Forty-three per cent of appointments to ASX 200 boards in January were female. It’s an encouraging statistic, but the rebalancing still has a long, long way to go.
The 43 per cent headline figure masks the fact that only seven people were appointed to ASX 200 boards in January – so just three women. It has however nudged up to 21.9 per cent the percentage of female directorships in that group of companies. In 2009 the figure was a lowly 8.3 per cent, according to the Australian Institute of Company Directors.
For companies focused on innovation and transformation, having diversity at board level is particularly important as it broadens the conversations and challenges the status quo.
David Spence has been a director of technology companies since the early 1980s. Until five years ago he had never sat on a board with a woman.
Today he’s a director of PayPal in Australia (two out of five board members are women, including the CEO); Hills Ltd (two out of five); SAI Global (two out of seven); and Vocus Communications (one out of eight when it’s merged with M2).
Mr Spence said that; “Gender diversity broadens the viewpoint…and the options you look at.”
“It wasn’t all rough behavior and swearing before. I don’t think that there has been a change in tone, but there is more listening to viewpoints and less ‘my way or the highway’. It adds to the broadening of perspective.”
Mr Spence believes that focusing on boards’ gender diversity can however mask the importance of diversity of skills and experience, which are equally important.
Introducing a woman to the board does change the conversation, but has even greater impact if the skills and experience that she brings augment the board’s understanding, he said.
Fiona Balfour agrees on all counts. A former chief information officer of giants such as Qantas and Telstra, Balfour now sits on several boards including Metcash, TAL, Salmat and Air Services Australia and also chairs a range of technology and innovation initiatives in those organisations.
“I’ve been on boards where I am the only woman and boards that are 50:50.” She said that gender diverse boards mean “You don’t get strutting egos and you tend to have more dynamic relaxed conversations.

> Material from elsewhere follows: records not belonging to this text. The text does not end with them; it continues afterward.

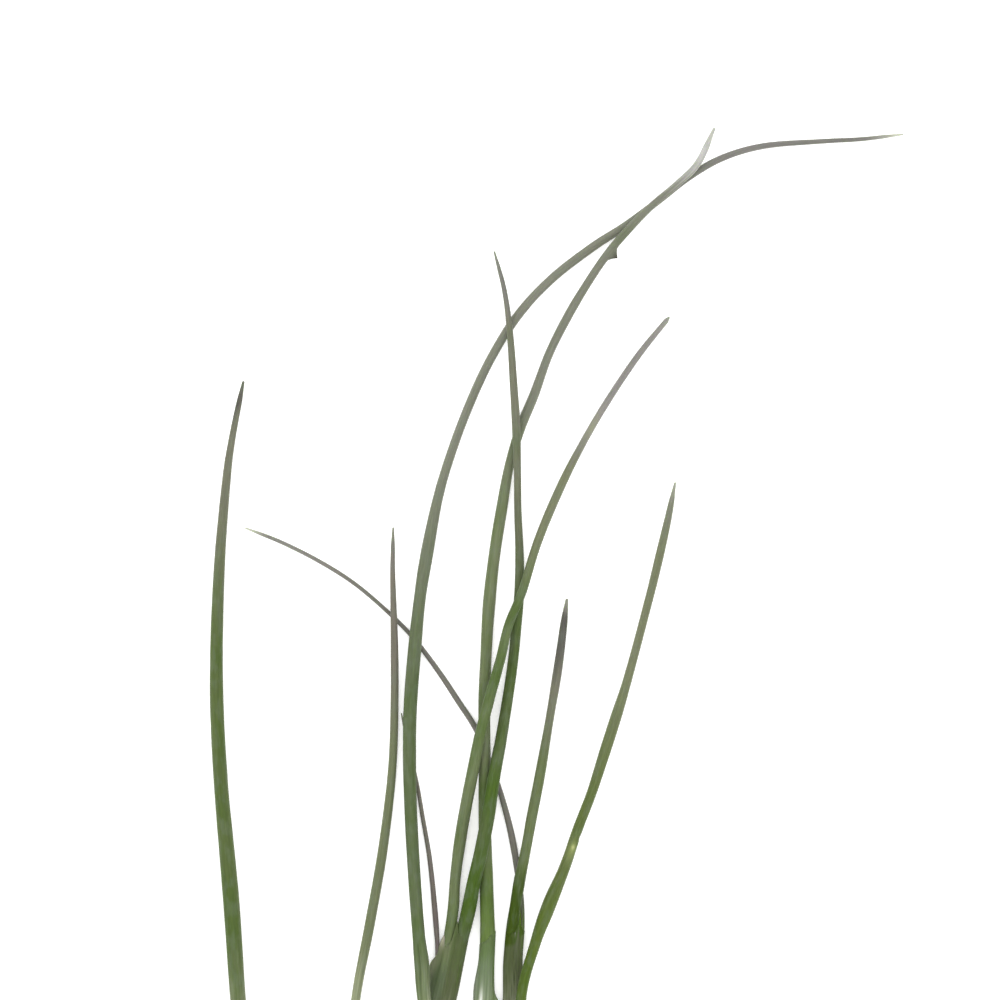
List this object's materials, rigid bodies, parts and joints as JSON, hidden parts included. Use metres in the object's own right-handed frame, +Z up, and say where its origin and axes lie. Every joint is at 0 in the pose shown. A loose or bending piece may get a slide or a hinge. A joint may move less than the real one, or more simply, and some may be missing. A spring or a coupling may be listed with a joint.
{
  "type": "chive bunch",
  "caption": "Loose bunch of fresh chives lying flat: slim hollow tapering leaves, upright and arching, with papery sheaths at their cut feet. Food, kitchen and table dressing.",
  "frame": {"origin": "on the surface that the bunch lies on, at the middle of its length and of its spread", "axes": "+Z up from the surface, +Y along the bunch from the cut feet to the tips, +X to the right as seen from above with the tips pointing away"},
  "size_m": [0.153, 0.2455, 0.0074],
  "materials": {
    "leaf_green": "fresh green hollow leaf with a waxy grey bloom, greyer towards the tip",
    "leaf_grey_green": "paler grey-green hollow leaf with a waxy bloom",
    "leaf_purple_grey": "fine young leaf, dull purple-grey",
    "sheath_papery": "thin papery leaf sheath, green above and paler towards the cut"
  },
  "bodies": {
    "root": {"leaf_far_left": "leaf_green", "leaf_left_upright": "leaf_grey_green", "leaf_tall_arching": "leaf_green", "leaf_tall_inner": "leaf_green", "leaf_centre_upright": "leaf_green", "leaf_centre_bent": "leaf_green", "leaf_right_short": "leaf_green", "leaf_right_outer": "leaf_green", "leaf_fine_arching": "leaf_purple_grey", "leaf_fine_short": "leaf_purple_grey", "sheath_centre": "sheath_papery", "sheath_inner": "sheath_papery", "sheath_right": "sheath_papery"}
  },
  "joints": []
}
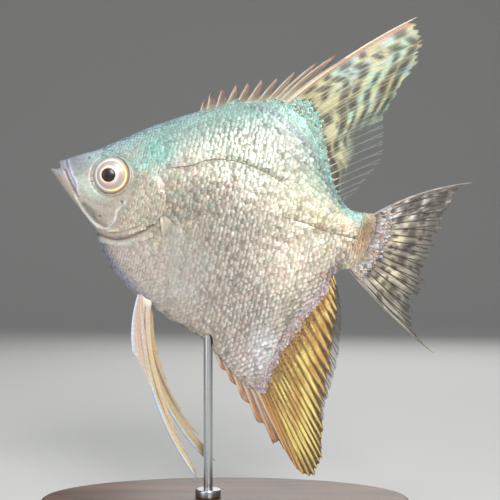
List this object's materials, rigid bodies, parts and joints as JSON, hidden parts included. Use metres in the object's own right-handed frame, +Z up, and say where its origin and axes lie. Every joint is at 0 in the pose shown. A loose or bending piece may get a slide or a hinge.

“That dynamic suits the innovation landscape very well.”
But just as companies don’t benefit from cookie cutter male board members, she agrees with Spence that there needs to be a diversity of skills and experience across the board regardless of gender.
“The nuance is that if you have people out of the same discipline, then you don’t get the range of opinion.
“The diversity question for me is broader than gender. To get rich change you need a variety of backgrounds and a variety of disciplines.”
Ms Balfour also said that it was important to also recognise that not everyone with a so-called ‘technology background’ would bring the same skills and experience to a board. People with a pure infrastructure background tended to be risk averse, she said, and were not good at innovation compared to people who had developed architectures, solutions and information strategies.
That, she said, was not well understood. “And there are a couple of very large Australian companies that have hired people with technology skills – but from software sales. They have great commercial skills, but they are not innovators,” Ms Balfour said.
Innovation needed an understanding of how to apply technology, execute against a strategy and implement at scale, she said.
Diversity wins
The AICD’s target for gender diversity is 30 per cent board representation by 2018 for all ASX 200 companies.
Listed technology companies have a mixed report card when it comes to gender diversity.
TechnologyOne has an all-male board, though it has signalled that it wants to appoint women directors this year; Freelancer has a board composed of three men; Atlassian was all male until last November when it hired two women ahead of its December Nasdaq float; Gail Pemberton (another former CIO) has been the sole woman on the UXC board ahead of its sale to CSC; while SMS Technology has a 50/50 split.
Perth based iWebGate which focusses on secure networking technologies, has recently appointed former Microsoft executive Kathryn Foster to its board where she sits alongside four male directors. Ms Foster is also a director of cloud software company Class Ltd.
Having worked as a global executive for Microsoft for over 15 years, Ms Foster also brings much broader corporate experience to the table, having managed P&Ls of over $US1 billion.
Ms Foster believes that having women on the board is important simply “because women think differently. You get a multifaceted conversation that allows a richer solution.
“Women do more multitasking. Women tend to see the bigger picture before they drill down.
“Men tend to be ‘this is the problem, let’s focus in on that’.”
By encouraging both broad and deep conversations companies get a more comprehensive analysis of a business issue, she said.